The Economic Blueprint for an Automated World: Wealth Funds and Shorter Workweeks
How the Wealth of Machines Could Fund the Public
Most discussions about software focus on efficiency or speed. We rarely stop to ask what happens to the money once a computer can do the job of a human team for a fraction of the cost. If the cost of labor drops toward zero, the wealth generated by that labor doesn't disappear; it tends to concentrate in the hands of those who own the software. This creates a fundamental imbalance in how our current economy operates.
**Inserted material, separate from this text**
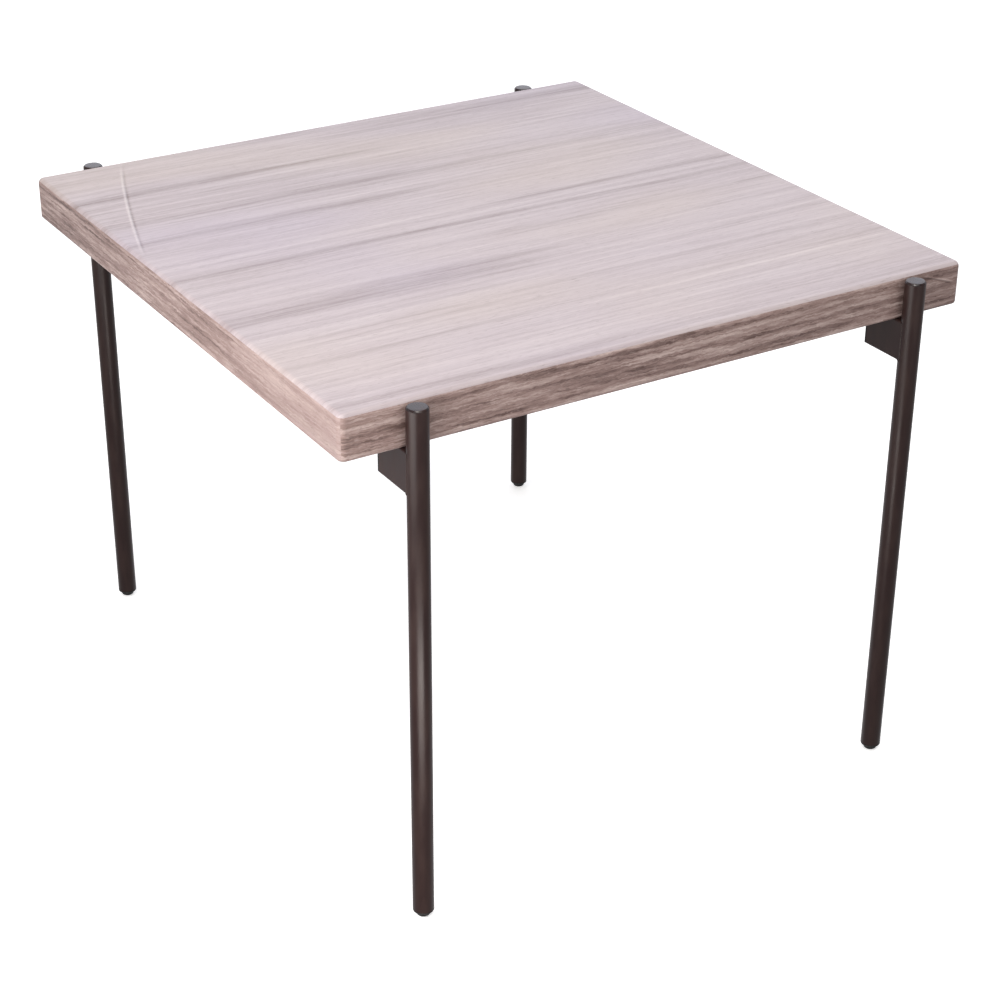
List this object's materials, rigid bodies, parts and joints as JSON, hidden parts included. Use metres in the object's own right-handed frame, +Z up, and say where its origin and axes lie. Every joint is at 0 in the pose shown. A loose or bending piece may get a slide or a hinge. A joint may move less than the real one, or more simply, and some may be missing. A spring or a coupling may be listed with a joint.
{
  "type": "square side table",
  "caption": "Low square table: a wood-grain foil-wrapped board top held between round tube legs by short box brackets, with screw-down levelling glides under the legs.",
  "frame": {"origin": "middle of the footprint, on the floor under the pads of the glides", "axes": "+Z up; +X to the right along the front edge and along the wood grain; -Y towards the front, so the legs stand outside the edges that face -Y and +Y"},
  "size_m": [0.6, 0.638, 0.47],
  "materials": {
    "oak_decor_foil": "satin printed foil, pale washed oak with straight grain along X",
    "fibreboard": "raw pressed fibreboard",
    "backing_sheet": "matt balancing paper",
    "leg_paint": "satin brown-black powder coat on steel",
    "black_nylon": "moulded black nylon",
    "zinc_steel": "bright zinc plate"
  },
  "bodies": {
    "table": {"top_core": "fibreboard", "top_foil": "oak_decor_foil", "underside_sheet": "backing_sheet", "leg_tube_front_left": "leg_paint", "leg_cap_front_left": "leg_paint", "leg_bracket_front_left": "leg_paint", "bracket_plug_front_left": "black_nylon", "foot_insert_front_left": "black_nylon", "board_insert_front_left_outer": "zinc_steel", "bracket_screw_front_left_outer": "zinc_steel", "board_insert_front_left_inner": "zinc_steel", "bracket_screw_front_left_inner": "zinc_steel", "leg_tube_front_right": "leg_paint", "leg_cap_front_right": "leg_paint", "leg_bracket_front_right": "leg_paint", "bracket_plug_front_right": "black_nylon", "foot_insert_front_right": "black_nylon", "board_insert_front_right_outer": "zinc_steel", "bracket_screw_front_right_outer": "zinc_steel", "board_insert_front_right_inner": "zinc_steel", "bracket_screw_front_right_inner": "zinc_steel", "leg_tube_back_left": "leg_paint", "leg_cap_back_left": "leg_paint", "leg_bracket_back_left": "leg_paint", "bracket_plug_back_left": "black_nylon", "foot_insert_back_left": "black_nylon", "board_insert_back_left_outer": "zinc_steel", "bracket_screw_back_left_outer": "zinc_steel", "board_insert_back_left_inner": "zinc_steel", "bracket_screw_back_left_inner": "zinc_steel", "leg_tube_back_right": "leg_paint", "leg_cap_back_right": "leg_paint", "leg_bracket_back_right": "leg_paint", "bracket_plug_back_right": "black_nylon", "foot_insert_back_right": "black_nylon", "board_insert_back_right_outer": "zinc_steel", "bracket_screw_back_right_outer": "zinc_steel", "board_insert_back_right_inner": "zinc_steel", "bracket_screw_back_right_inner": "zinc_steel"},
    "glide_front_left": {"glide_stud_front_left": "zinc_steel", "glide_pad_front_left": "black_nylon"},
    "glide_front_right": {"glide_stud_front_right": "zinc_steel", "glide_pad_front_right": "black_nylon"},
    "glide_back_left": {"glide_stud_back_left": "zinc_steel", "glide_pad_back_left": "black_nylon"},
    "glide_back_right": {"glide_stud_back_right": "zinc_steel", "glide_pad_back_right": "black_nylon"}
  },
  "joints": [
    {"name": "glide_screw_front_left", "type": "slide", "parent": "table", "child": "glide_front_left", "axis": [0, 0, -1], "range_m": [0, 0.01]},
    {"name": "glide_screw_front_right", "type": "slide", "parent": "table", "child": "glide_front_right", "axis": [0, 0, -1], "range_m": [0, 0.01]},
    {"name": "glide_screw_back_left", "type": "slide", "parent": "table", "child": "glide_back_left", "axis": [0, 0, -1], "range_m": [0, 0.01]},
    {"name": "glide_screw_back_right", "type": "slide", "parent": "table", "child": "glide_back_right", "axis": [0, 0, -1], "range_m": [0, 0.01]}
  ]
}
To address this, the concept of a Public Wealth Fund has moved from academic theory into serious policy proposals. The idea is to treat the progress of artificial intelligence like a natural resource, similar to how Alaska or Norway manages oil. Instead of just taxing corporate income once a year, the government would hold a stake in the value created by these systems. As the companies become more valuable, the fund grows, and the dividends are returned to the citizens.
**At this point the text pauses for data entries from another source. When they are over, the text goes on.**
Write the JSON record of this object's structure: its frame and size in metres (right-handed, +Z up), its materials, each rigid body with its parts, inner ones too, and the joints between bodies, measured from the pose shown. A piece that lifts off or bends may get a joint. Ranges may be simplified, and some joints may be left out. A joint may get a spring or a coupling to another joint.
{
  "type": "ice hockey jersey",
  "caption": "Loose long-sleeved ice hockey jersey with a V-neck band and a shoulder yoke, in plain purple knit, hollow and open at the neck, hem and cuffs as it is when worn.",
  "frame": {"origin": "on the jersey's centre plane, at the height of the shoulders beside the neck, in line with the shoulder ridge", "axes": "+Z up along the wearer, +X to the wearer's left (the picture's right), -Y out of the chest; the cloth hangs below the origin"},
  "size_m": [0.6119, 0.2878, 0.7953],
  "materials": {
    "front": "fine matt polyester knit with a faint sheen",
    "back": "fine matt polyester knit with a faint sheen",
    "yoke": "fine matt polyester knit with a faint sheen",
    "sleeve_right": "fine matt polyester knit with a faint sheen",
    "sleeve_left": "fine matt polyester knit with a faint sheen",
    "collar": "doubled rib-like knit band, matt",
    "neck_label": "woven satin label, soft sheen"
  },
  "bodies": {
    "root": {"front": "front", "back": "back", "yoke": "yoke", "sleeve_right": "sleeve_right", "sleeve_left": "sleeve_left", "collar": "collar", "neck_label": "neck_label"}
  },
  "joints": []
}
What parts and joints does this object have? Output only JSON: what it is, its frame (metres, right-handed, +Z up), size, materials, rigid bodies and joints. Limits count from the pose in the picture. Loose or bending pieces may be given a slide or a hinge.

This approach moves away from traditional welfare models. Instead of simply providing a safety net for people who have lost their jobs, it creates a mechanism where every individual becomes a shareholder in technological progress. If the machines are doing the work, the logic suggests that the public should own a piece of the machine.
Redefining Work and the Social Safety Net
The standard forty-hour workweek is a relatively modern invention, born out of the industrial era's need for consistent factory shifts. As software begins to handle cognitive tasks—writing code, analyzing legal documents, or managing logistics—the necessity for humans to spend most of their waking hours working comes into question. This has led to the proposal of a four-day workweek as a standard rather than a luxury.
Shortening the workweek serves two purposes. First, it distributes the remaining human-centric work across more people, helping to maintain high employment levels. Second, it shifts the focus of human life away from pure productivity and toward leisure, education, and community. However, this only works if the pay for four days is enough to live on, which brings us back to how we tax these new digital workers.
- Robot Taxes: Applying a specific levy on companies that replace human roles with automated systems to fund retraining programs.
- Profit Redistribution: Implementing higher tax brackets for firms that achieve extreme margins through fully automated services.
- Universal Basic Dividends: Moving beyond a flat stipend toward a fluctuating payment based on the national productivity of AI.
The Challenge of Implementation
Moving from a labor-based economy to a capital-based one is not a simple switch. Our current tax systems are built almost entirely on taxing human wages and physical goods. When value is created by an algorithm running on a server, it can be easily moved across borders to avoid local regulations. This necessitates a global conversation about how we define "value" in a world where physical effort is no longer the primary driver of the economy.
Critics often argue that taxing automation will slow down innovation. The counter-argument is that without these safety nets, the social friction caused by mass unemployment would be even more damaging to progress. Policymakers are now looking for the middle ground: a system that encourages companies to build better tools while ensuring those tools don't leave the majority of the population behind.
Ultimately, the goal is to ensure that the gains from automation are not siloed within a few zip codes. By restructuring how we think about taxes and the workweek, we can create a system where a rise in machine intelligence leads to a direct rise in human quality of life. Now you know that the future of AI isn't just about code—it is a fundamental rewrite of our social contract.